### Stated goal
Within the material below, transcribe exactly the lines from the one holding "# The base ring" through the one holding "depsgraph = bpy.context.evaluated_depsgraph_get()", keeping both ends and skipping the rest.

((

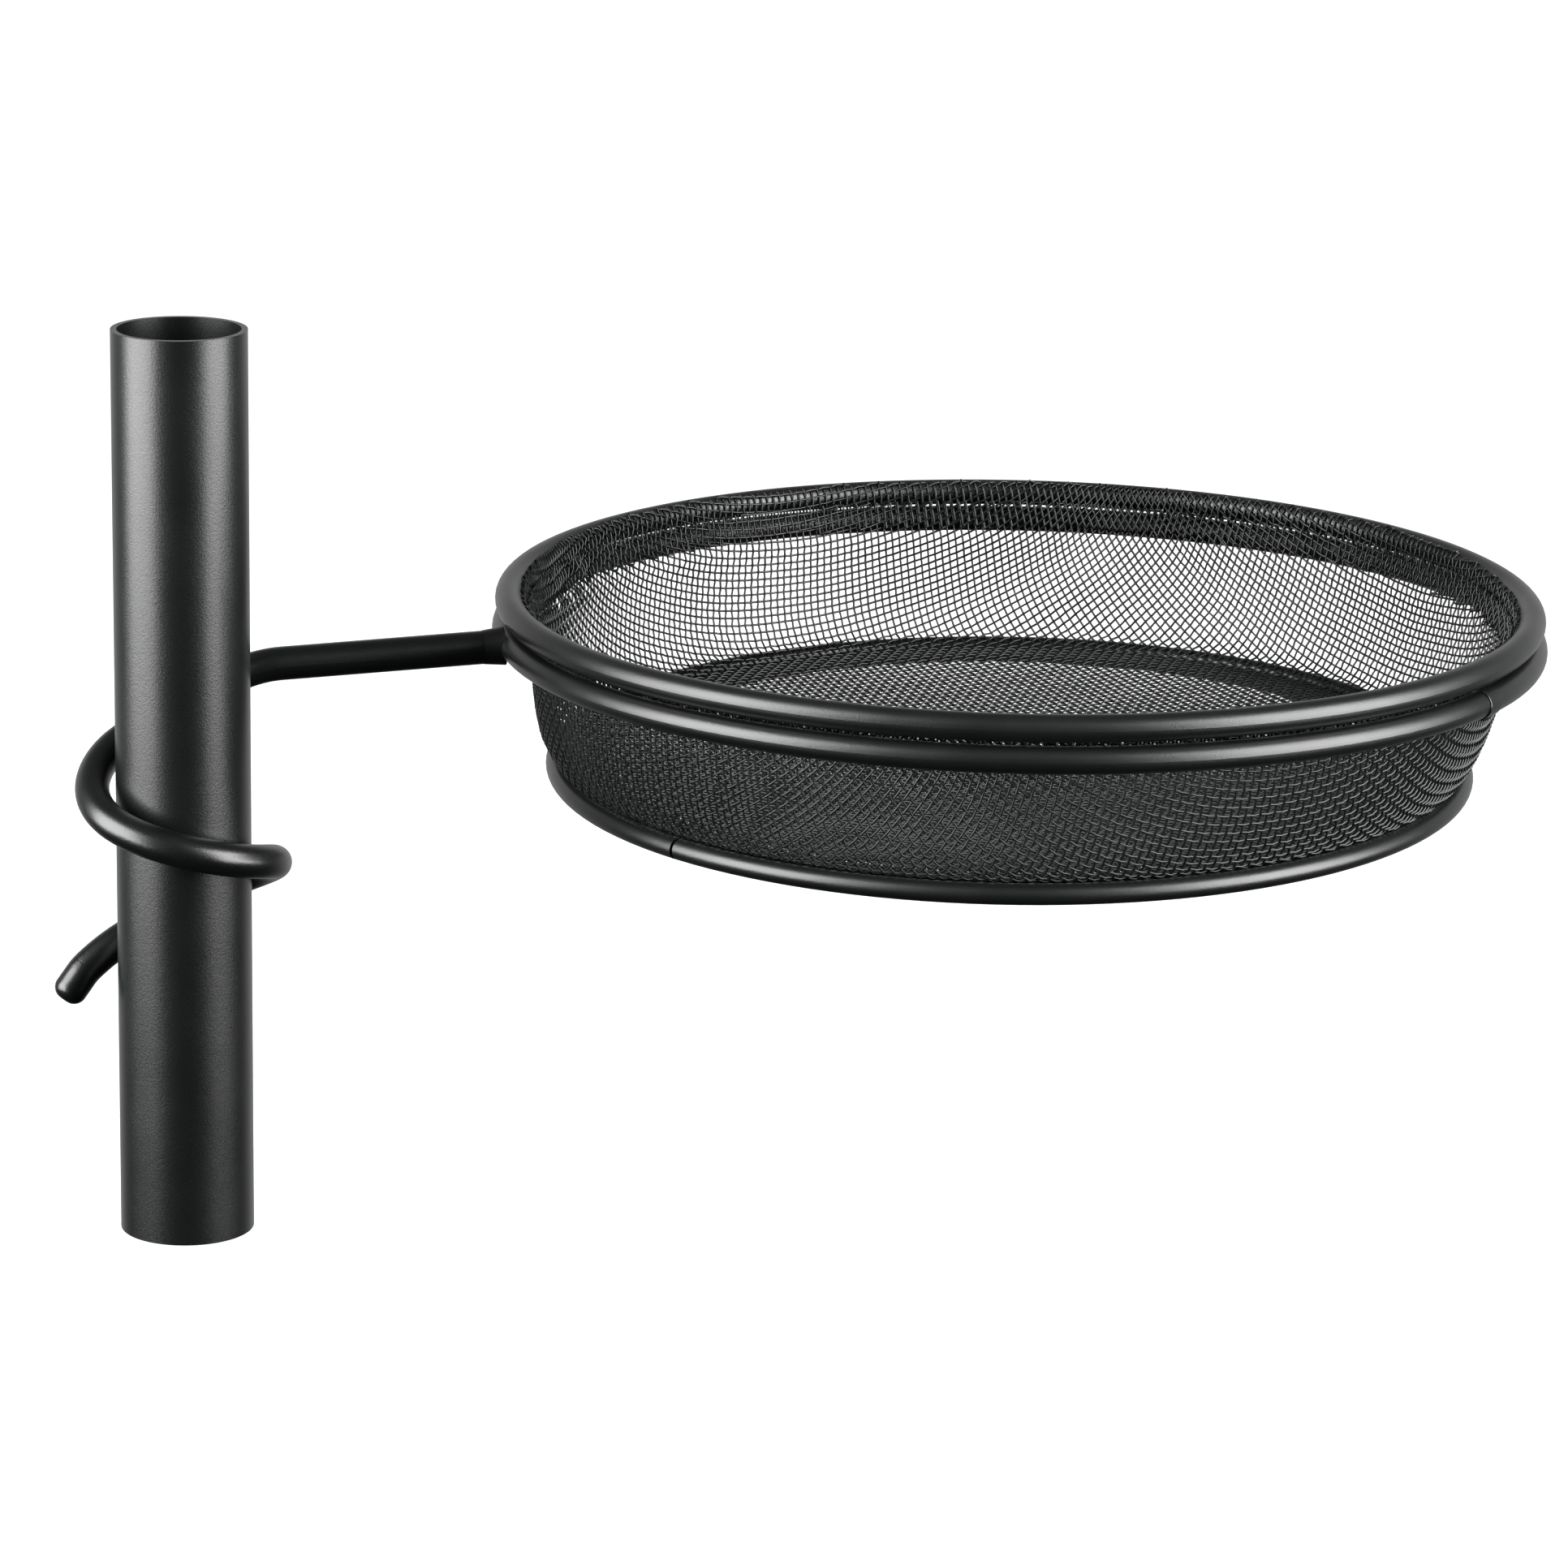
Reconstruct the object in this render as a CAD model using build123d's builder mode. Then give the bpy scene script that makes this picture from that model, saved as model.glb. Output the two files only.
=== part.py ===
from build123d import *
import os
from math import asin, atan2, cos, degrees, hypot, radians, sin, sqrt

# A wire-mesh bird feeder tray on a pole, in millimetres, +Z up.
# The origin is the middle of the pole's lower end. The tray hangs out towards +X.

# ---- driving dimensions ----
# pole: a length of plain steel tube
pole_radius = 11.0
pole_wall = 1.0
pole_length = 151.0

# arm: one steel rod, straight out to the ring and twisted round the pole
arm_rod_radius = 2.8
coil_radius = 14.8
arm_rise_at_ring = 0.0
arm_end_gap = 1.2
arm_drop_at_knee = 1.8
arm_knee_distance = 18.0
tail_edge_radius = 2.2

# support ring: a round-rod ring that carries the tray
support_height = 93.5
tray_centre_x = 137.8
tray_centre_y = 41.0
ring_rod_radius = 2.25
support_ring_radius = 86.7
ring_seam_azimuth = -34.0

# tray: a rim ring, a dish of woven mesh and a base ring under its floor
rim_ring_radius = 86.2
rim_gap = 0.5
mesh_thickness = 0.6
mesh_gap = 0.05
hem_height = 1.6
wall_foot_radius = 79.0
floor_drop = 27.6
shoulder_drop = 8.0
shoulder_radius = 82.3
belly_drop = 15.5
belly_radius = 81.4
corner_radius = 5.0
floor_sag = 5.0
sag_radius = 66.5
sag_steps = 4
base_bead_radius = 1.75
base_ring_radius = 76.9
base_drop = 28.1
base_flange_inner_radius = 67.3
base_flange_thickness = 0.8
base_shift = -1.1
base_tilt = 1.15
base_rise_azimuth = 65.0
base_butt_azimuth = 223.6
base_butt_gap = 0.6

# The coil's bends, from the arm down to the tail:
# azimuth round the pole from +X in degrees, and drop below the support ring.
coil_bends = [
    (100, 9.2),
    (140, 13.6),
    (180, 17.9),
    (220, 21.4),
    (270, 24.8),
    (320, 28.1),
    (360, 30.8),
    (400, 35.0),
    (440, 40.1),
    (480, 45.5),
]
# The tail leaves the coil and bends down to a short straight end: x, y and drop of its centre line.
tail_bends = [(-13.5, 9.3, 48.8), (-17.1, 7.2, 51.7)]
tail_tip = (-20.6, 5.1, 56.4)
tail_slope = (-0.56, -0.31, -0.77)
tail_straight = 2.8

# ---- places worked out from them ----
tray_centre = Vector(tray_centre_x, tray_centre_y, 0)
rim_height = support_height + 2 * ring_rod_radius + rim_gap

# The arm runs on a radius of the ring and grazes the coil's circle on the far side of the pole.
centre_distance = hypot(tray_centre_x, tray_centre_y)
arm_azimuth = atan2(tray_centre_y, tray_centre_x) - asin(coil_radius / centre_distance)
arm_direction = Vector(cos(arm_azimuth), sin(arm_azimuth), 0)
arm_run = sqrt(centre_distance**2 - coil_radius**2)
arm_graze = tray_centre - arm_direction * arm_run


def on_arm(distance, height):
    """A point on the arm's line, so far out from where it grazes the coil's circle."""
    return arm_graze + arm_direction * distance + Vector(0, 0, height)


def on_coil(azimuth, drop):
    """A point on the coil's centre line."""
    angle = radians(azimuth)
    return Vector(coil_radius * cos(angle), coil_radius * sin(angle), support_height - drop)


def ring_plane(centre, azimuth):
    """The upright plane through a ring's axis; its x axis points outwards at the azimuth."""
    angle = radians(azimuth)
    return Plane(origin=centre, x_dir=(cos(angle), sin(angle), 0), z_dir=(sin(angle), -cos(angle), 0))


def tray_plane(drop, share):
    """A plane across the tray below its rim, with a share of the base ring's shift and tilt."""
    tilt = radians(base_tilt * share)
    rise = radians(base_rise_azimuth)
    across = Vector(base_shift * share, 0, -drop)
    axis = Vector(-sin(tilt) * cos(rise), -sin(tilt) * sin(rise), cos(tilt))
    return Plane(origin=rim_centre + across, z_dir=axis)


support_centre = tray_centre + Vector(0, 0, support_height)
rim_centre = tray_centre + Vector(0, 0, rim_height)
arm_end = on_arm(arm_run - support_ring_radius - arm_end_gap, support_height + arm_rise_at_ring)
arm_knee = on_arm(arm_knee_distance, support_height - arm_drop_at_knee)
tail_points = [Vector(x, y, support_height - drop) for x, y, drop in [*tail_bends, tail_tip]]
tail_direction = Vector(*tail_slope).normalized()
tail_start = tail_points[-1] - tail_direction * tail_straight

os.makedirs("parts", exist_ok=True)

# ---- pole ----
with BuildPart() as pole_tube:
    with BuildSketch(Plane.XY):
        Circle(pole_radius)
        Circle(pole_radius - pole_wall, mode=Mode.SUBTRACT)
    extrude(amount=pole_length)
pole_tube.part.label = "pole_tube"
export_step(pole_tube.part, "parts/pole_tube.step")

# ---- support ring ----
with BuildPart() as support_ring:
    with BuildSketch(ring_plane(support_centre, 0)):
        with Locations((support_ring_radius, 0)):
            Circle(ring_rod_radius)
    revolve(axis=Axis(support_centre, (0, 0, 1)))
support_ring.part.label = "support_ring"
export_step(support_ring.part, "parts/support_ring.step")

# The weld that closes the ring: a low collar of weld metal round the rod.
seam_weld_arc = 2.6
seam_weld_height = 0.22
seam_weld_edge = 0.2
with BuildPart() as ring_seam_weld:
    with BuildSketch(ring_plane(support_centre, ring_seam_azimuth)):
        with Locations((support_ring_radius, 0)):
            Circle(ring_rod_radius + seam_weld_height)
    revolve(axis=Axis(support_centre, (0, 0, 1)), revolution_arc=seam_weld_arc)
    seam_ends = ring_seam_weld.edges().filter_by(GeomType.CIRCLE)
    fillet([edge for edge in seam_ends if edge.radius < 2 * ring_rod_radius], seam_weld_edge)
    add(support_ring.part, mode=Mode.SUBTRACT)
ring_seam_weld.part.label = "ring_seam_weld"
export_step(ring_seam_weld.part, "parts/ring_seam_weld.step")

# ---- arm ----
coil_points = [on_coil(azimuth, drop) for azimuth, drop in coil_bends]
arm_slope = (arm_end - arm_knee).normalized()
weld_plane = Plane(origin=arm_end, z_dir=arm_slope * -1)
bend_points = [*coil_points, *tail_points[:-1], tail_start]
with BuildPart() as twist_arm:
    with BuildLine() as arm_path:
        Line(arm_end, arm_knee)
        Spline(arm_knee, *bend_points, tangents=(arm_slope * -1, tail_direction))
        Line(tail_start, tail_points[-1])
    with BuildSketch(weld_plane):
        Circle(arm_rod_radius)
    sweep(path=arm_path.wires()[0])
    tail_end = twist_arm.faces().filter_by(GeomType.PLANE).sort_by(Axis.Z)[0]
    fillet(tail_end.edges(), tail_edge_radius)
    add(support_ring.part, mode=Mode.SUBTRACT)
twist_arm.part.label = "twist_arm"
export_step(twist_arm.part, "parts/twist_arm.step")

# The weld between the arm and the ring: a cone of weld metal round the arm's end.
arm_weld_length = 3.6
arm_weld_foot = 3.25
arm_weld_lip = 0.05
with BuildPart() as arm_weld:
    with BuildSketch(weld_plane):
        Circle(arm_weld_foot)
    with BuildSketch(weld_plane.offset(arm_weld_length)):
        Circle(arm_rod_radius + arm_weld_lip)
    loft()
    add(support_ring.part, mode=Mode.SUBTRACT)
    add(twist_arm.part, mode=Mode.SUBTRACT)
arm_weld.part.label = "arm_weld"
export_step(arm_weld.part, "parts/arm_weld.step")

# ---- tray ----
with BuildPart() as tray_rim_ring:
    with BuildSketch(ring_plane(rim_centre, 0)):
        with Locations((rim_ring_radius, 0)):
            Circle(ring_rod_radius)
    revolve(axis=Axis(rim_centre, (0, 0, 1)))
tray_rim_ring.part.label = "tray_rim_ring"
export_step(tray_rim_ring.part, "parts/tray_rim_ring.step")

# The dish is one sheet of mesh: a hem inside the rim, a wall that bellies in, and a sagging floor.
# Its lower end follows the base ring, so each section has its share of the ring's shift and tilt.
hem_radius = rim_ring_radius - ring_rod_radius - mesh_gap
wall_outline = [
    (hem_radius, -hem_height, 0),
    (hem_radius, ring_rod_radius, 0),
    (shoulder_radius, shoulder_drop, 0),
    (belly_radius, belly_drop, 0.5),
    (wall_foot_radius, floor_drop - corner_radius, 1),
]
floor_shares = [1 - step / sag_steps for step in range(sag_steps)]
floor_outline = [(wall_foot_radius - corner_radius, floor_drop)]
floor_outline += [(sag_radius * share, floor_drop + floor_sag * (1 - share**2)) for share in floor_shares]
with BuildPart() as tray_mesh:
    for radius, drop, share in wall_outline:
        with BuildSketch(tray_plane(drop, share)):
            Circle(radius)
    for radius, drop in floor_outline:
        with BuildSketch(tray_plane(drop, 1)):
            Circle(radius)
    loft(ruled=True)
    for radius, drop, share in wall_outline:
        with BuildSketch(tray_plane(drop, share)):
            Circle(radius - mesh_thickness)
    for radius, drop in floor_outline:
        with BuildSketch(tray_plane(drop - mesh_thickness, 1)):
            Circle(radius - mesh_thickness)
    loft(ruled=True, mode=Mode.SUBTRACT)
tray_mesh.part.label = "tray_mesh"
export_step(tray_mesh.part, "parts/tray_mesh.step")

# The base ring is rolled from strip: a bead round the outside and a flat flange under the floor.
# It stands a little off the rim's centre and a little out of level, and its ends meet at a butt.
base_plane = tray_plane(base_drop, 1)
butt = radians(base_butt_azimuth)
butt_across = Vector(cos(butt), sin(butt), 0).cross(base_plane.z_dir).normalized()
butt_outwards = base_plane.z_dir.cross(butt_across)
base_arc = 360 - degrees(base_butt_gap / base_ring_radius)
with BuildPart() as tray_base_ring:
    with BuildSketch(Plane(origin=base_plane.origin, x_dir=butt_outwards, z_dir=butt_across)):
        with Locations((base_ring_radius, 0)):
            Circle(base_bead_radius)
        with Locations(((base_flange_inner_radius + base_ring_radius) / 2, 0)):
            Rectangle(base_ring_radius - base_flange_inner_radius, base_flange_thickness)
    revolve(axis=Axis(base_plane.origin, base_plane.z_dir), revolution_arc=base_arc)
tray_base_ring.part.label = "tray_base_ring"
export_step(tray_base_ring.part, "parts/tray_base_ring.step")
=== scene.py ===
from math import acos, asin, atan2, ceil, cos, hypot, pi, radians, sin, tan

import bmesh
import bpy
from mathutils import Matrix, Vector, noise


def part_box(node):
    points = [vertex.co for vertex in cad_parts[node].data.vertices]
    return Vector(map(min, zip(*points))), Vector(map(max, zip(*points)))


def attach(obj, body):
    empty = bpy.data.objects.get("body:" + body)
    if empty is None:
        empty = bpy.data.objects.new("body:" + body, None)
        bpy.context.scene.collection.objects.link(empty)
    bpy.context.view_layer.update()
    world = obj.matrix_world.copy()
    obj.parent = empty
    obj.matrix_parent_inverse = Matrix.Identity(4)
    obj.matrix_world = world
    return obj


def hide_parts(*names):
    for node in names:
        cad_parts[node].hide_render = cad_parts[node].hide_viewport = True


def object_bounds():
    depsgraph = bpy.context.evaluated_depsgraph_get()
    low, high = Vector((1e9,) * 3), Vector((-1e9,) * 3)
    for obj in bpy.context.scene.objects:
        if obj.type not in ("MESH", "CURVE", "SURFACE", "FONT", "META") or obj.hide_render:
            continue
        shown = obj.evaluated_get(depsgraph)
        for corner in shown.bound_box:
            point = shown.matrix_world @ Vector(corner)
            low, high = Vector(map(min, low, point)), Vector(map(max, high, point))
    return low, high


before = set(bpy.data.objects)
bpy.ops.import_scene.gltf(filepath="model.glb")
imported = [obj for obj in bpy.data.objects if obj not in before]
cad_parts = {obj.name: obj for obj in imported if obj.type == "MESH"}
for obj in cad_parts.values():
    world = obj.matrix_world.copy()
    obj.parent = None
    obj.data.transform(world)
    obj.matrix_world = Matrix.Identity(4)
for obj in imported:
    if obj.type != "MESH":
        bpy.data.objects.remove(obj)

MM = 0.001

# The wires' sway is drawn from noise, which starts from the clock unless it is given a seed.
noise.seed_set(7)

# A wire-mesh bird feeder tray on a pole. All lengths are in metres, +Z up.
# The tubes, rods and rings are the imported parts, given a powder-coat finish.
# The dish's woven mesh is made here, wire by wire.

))

### The solution
# The base ring is rolled from strip: a bead round the outside and a flat flange under the floor.
# It stands a little off the rim's centre and a little out of level, and its ends meet at a butt.
base_plane = tray_plane(base_drop, 1)
butt = radians(base_butt_azimuth)
butt_across = Vector(cos(butt), sin(butt), 0).cross(base_plane.z_dir).normalized()
butt_outwards = base_plane.z_dir.cross(butt_across)
base_arc = 360 - degrees(base_butt_gap / base_ring_radius)
with BuildPart() as tray_base_ring:
    with BuildSketch(Plane(origin=base_plane.origin, x_dir=butt_outwards, z_dir=butt_across)):
        with Locations((base_ring_radius, 0)):
            Circle(base_bead_radius)
        with Locations(((base_flange_inner_radius + base_ring_radius) / 2, 0)):
            Rectangle(base_ring_radius - base_flange_inner_radius, base_flange_thickness)
    revolve(axis=Axis(base_plane.origin, base_plane.z_dir), revolution_arc=base_arc)
tray_base_ring.part.label = "tray_base_ring"
export_step(tray_base_ring.part, "parts/tray_base_ring.step")
=== scene.py ===
from math import acos, asin, atan2, ceil, cos, hypot, pi, radians, sin, tan

import bmesh
import bpy
from mathutils import Matrix, Vector, noise


def part_box(node):
    points = [vertex.co for vertex in cad_parts[node].data.vertices]
    return Vector(map(min, zip(*points))), Vector(map(max, zip(*points)))


def attach(obj, body):
    empty = bpy.data.objects.get("body:" + body)
    if empty is None:
        empty = bpy.data.objects.new("body:" + body, None)
        bpy.context.scene.collection.objects.link(empty)
    bpy.context.view_layer.update()
    world = obj.matrix_world.copy()
    obj.parent = empty
    obj.matrix_parent_inverse = Matrix.Identity(4)
    obj.matrix_world = world
    return obj


def hide_parts(*names):
    for node in names:
        cad_parts[node].hide_render = cad_parts[node].hide_viewport = True


def object_bounds():
    depsgraph = bpy.context.evaluated_depsgraph_get()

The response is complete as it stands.